-- Start GIVEN MATERIAL --

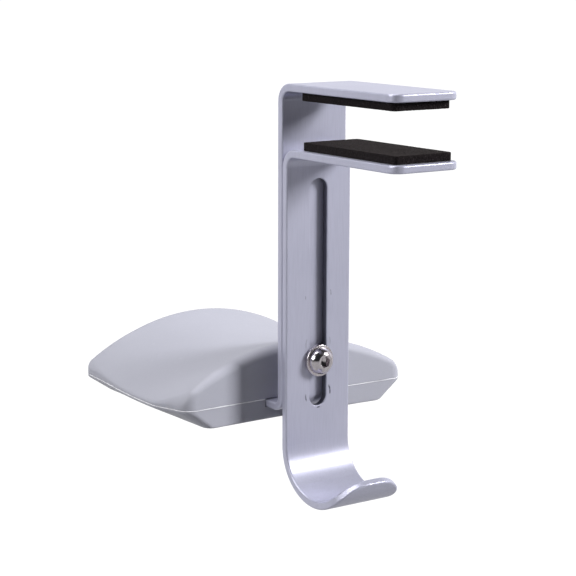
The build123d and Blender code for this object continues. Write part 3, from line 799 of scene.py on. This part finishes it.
# ------------------------------------------------------------------ floor, light, camera
def floor_material():
    m = bpy.data.materials.new("floor")
    m.use_nodes = True
    nt = m.node_tree
    nt.nodes.clear()
    out = nt.nodes.new("ShaderNodeOutputMaterial")
    diffuse = nt.nodes.new("ShaderNodeBsdfDiffuse")
    co = nt.nodes.new("ShaderNodeTexCoord")
    tone = mix(nt, remap(nt, noise(nt, co.outputs["Object"], 3.0, 2.0), 0.3, 0.7, 0.0, 1.0), (0.29, 0.29, 0.29), (0.32, 0.32, 0.32))
    nt.links.new(tone, diffuse.inputs["Color"])
    emit = nt.nodes.new("ShaderNodeEmission")
    emit.inputs["Strength"].default_value = 1.12
    path = nt.nodes.new("ShaderNodeLightPath")
    add = nt.nodes.new("ShaderNodeMixShader")
    nt.links.new(calc(nt, "MULTIPLY", path.outputs["Is Camera Ray"], 0.95), add.inputs["Fac"])
    # painted reflection: to glossy rays the floor glows, brighter towards +Y, as a bright surface for the metal to
    # reflect
    painted_floor_glow = nt.nodes.new("ShaderNodeEmission")
    behind = remap(nt, axes(nt, co.outputs["Object"])[1], -0.1, 0.4, 0.53, 1.0, True)
    nt.links.new(behind, painted_floor_glow.inputs["Strength"])
    gloss = nt.nodes.new("ShaderNodeMixShader")
    nt.links.new(calc(nt, "MULTIPLY", path.outputs["Is Glossy Ray"], 0.8), gloss.inputs["Fac"])
    nt.links.new(diffuse.outputs["BSDF"], gloss.inputs[1])
    nt.links.new(painted_floor_glow.outputs["Emission"], gloss.inputs[2])
    nt.links.new(gloss.outputs["Shader"], add.inputs[1])
    nt.links.new(emit.outputs["Emission"], add.inputs[2])
    clear = nt.nodes.new("ShaderNodeBsdfTransparent")
    geo = nt.nodes.new("ShaderNodeNewGeometry")
    side = nt.nodes.new("ShaderNodeMixShader")
    nt.links.new(geo.outputs["Backfacing"], side.inputs["Fac"])
    nt.links.new(add.outputs["Shader"], side.inputs[1])
    nt.links.new(clear.outputs["BSDF"], side.inputs[2])
    nt.links.new(side.outputs["Shader"], out.inputs["Surface"])
    return m


bpy.ops.mesh.primitive_plane_add(size=12.0, location=(0, 0, CAD_LO.z - 0.16))
floor = bpy.context.object
floor.name = "floor"
floor.data.materials.append(floor_material())

world = bpy.data.worlds.new("studio")
scene.world = world
world.use_nodes = True
nt = world.node_tree
nt.nodes.clear()
out = nt.nodes.new("ShaderNodeOutputWorld")
white = nt.nodes.new("ShaderNodeBackground")
white.inputs["Color"].default_value = (1, 1, 1, 1)
white.inputs["Strength"].default_value = 1.05
studio = nt.nodes.new("ShaderNodeBackground")
tc = nt.nodes.new("ShaderNodeTexCoord")
sep = nt.nodes.new("ShaderNodeSeparateXYZ")
nt.links.new(tc.outputs["Generated"], sep.inputs["Vector"])
# a white backdrop behind the object, a dark room on the camera's side
toward = nt.nodes.new("ShaderNodeVectorMath")
toward.operation = "DOT_PRODUCT"
toward.inputs[1].default_value = (0.565, 0.825, 0.0)
nt.links.new(tc.outputs["Generated"], toward.inputs[0])
wall = remap(nt, toward.outputs["Value"], -0.05, 0.55, 0.0, 1.0, True)
above = remap(nt, sep.outputs["Z"], -0.6, 1.0, 0.0, 1.0)
room = mix(nt, above, (0.006, 0.006, 0.007), (0.03, 0.03, 0.032))
wall = calc(nt, "MULTIPLY", wall, remap(nt, sep.outputs["Z"], 0.30, 0.80, 1.0, 0.15, True))
tint = mix(nt, wall, room, (0.92, 0.92, 0.94))
nt.links.new(tint, studio.inputs["Color"])
studio.inputs["Strength"].default_value = 1.0
path = nt.nodes.new("ShaderNodeLightPath")
mx = nt.nodes.new("ShaderNodeMixShader")
nt.links.new(path.outputs["Is Camera Ray"], mx.inputs["Fac"])
nt.links.new(studio.outputs["Background"], mx.inputs[1])
nt.links.new(white.outputs["Background"], mx.inputs[2])
nt.links.new(mx.outputs["Shader"], out.inputs["Surface"])

TARGET = Vector((0.0, 0.01, -0.07))


def softbox(name, direction, distance, size, power, color=(1, 1, 1)):
    d = Vector(direction).normalized()
    light = bpy.data.lights.new(name, "AREA")
    light.shape = "RECTANGLE"
    light.size, light.size_y = size
    light.energy = power
    light.color = color
    obj = bpy.data.objects.new(name, light)
    obj.location = TARGET + d * distance
    obj.rotation_mode = "QUATERNION"
    obj.rotation_quaternion = (-d).to_track_quat("-Z", "Y")
    obj.visible_camera = False
    scene.collection.objects.link(obj)
    return obj


softbox("key", (0.655, -0.61, 0.432), 1.50, (0.36, 0.42), 15.0)
wash = softbox("wash", (0.655, -0.61, 0.445), 1.50, (0.36, 0.50), 19.0)
wash.visible_glossy = False
softbox("top", (-0.30, 0.22, 1.0), 1.20, (0.80, 0.80), 11.2)
softbox("left", (-0.85, -0.02, 0.40), 1.30, (0.60, 0.60), 9.5)

CAM_AZ, CAM_EL, CAM_ROLL = (math.radians(v) for v in (-34.417, 10.680, 0.125))
CAM_DIST, CAM_TX, CAM_TZ, CAM_LENS = 672.922, -11.728, -8.942, 109.36
Z_SHIFT = -63.85
back = Vector((math.sin(CAM_AZ) * math.cos(CAM_EL), -math.cos(CAM_AZ) * math.cos(CAM_EL), math.sin(CAM_EL)))
right = Vector((math.cos(CAM_AZ), math.sin(CAM_AZ), 0.0))
up = back.cross(right)
right2 = right * math.cos(CAM_ROLL) + up * math.sin(CAM_ROLL)
up2 = -right * math.sin(CAM_ROLL) + up * math.cos(CAM_ROLL)
spot = back * CAM_DIST + right * CAM_TX + up * CAM_TZ + Vector((0, 0, Z_SHIFT))
cam_data = bpy.data.cameras.new("camera")
cam_data.lens = CAM_LENS
cam_data.sensor_width = 36.0
cam_data.sensor_fit = "HORIZONTAL"
cam_data.clip_start, cam_data.clip_end = 0.05, 50.0
camera = bpy.data.objects.new("camera", cam_data)
m = Matrix.Identity(4)
for i, axis in enumerate((right2, up2, back)):
    m[0][i], m[1][i], m[2][i] = axis
m.translation = spot * MM
camera.matrix_world = m
scene.collection.objects.link(camera)
scene.camera = camera

scene.view_settings.view_transform = "Standard"
scene.view_settings.look = "None"
scene.view_settings.exposure = 0.0
scene.view_settings.gamma = 1.0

-- End GIVEN MATERIAL --

__EXERCISE INSTRUCTIONS__.
Please print exactly what appears from the first line of the data through the line with "floor.data.materials.append(floor_material())", including both of those lines and nothing past them.

__EXERCISE RESPONSE__.
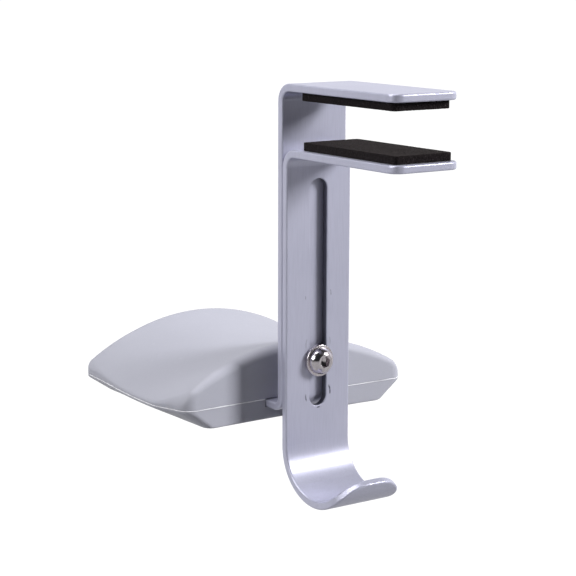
The build123d and Blender code for this object continues. Write part 3, from line 799 of scene.py on. This part finishes it.
# ------------------------------------------------------------------ floor, light, camera
def floor_material():
    m = bpy.data.materials.new("floor")
    m.use_nodes = True
    nt = m.node_tree
    nt.nodes.clear()
    out = nt.nodes.new("ShaderNodeOutputMaterial")
    diffuse = nt.nodes.new("ShaderNodeBsdfDiffuse")
    co = nt.nodes.new("ShaderNodeTexCoord")
    tone = mix(nt, remap(nt, noise(nt, co.outputs["Object"], 3.0, 2.0), 0.3, 0.7, 0.0, 1.0), (0.29, 0.29, 0.29), (0.32, 0.32, 0.32))
    nt.links.new(tone, diffuse.inputs["Color"])
    emit = nt.nodes.new("ShaderNodeEmission")
    emit.inputs["Strength"].default_value = 1.12
    path = nt.nodes.new("ShaderNodeLightPath")
    add = nt.nodes.new("ShaderNodeMixShader")
    nt.links.new(calc(nt, "MULTIPLY", path.outputs["Is Camera Ray"], 0.95), add.inputs["Fac"])
    # painted reflection: to glossy rays the floor glows, brighter towards +Y, as a bright surface for the metal to
    # reflect
    painted_floor_glow = nt.nodes.new("ShaderNodeEmission")
    behind = remap(nt, axes(nt, co.outputs["Object"])[1], -0.1, 0.4, 0.53, 1.0, True)
    nt.links.new(behind, painted_floor_glow.inputs["Strength"])
    gloss = nt.nodes.new("ShaderNodeMixShader")
    nt.links.new(calc(nt, "MULTIPLY", path.outputs["Is Glossy Ray"], 0.8), gloss.inputs["Fac"])
    nt.links.new(diffuse.outputs["BSDF"], gloss.inputs[1])
    nt.links.new(painted_floor_glow.outputs["Emission"], gloss.inputs[2])
    nt.links.new(gloss.outputs["Shader"], add.inputs[1])
    nt.links.new(emit.outputs["Emission"], add.inputs[2])
    clear = nt.nodes.new("ShaderNodeBsdfTransparent")
    geo = nt.nodes.new("ShaderNodeNewGeometry")
    side = nt.nodes.new("ShaderNodeMixShader")
    nt.links.new(geo.outputs["Backfacing"], side.inputs["Fac"])
    nt.links.new(add.outputs["Shader"], side.inputs[1])
    nt.links.new(clear.outputs["BSDF"], side.inputs[2])
    nt.links.new(side.outputs["Shader"], out.inputs["Surface"])
    return m


bpy.ops.mesh.primitive_plane_add(size=12.0, location=(0, 0, CAD_LO.z - 0.16))
floor = bpy.context.object
floor.name = "floor"
floor.data.materials.append(floor_material())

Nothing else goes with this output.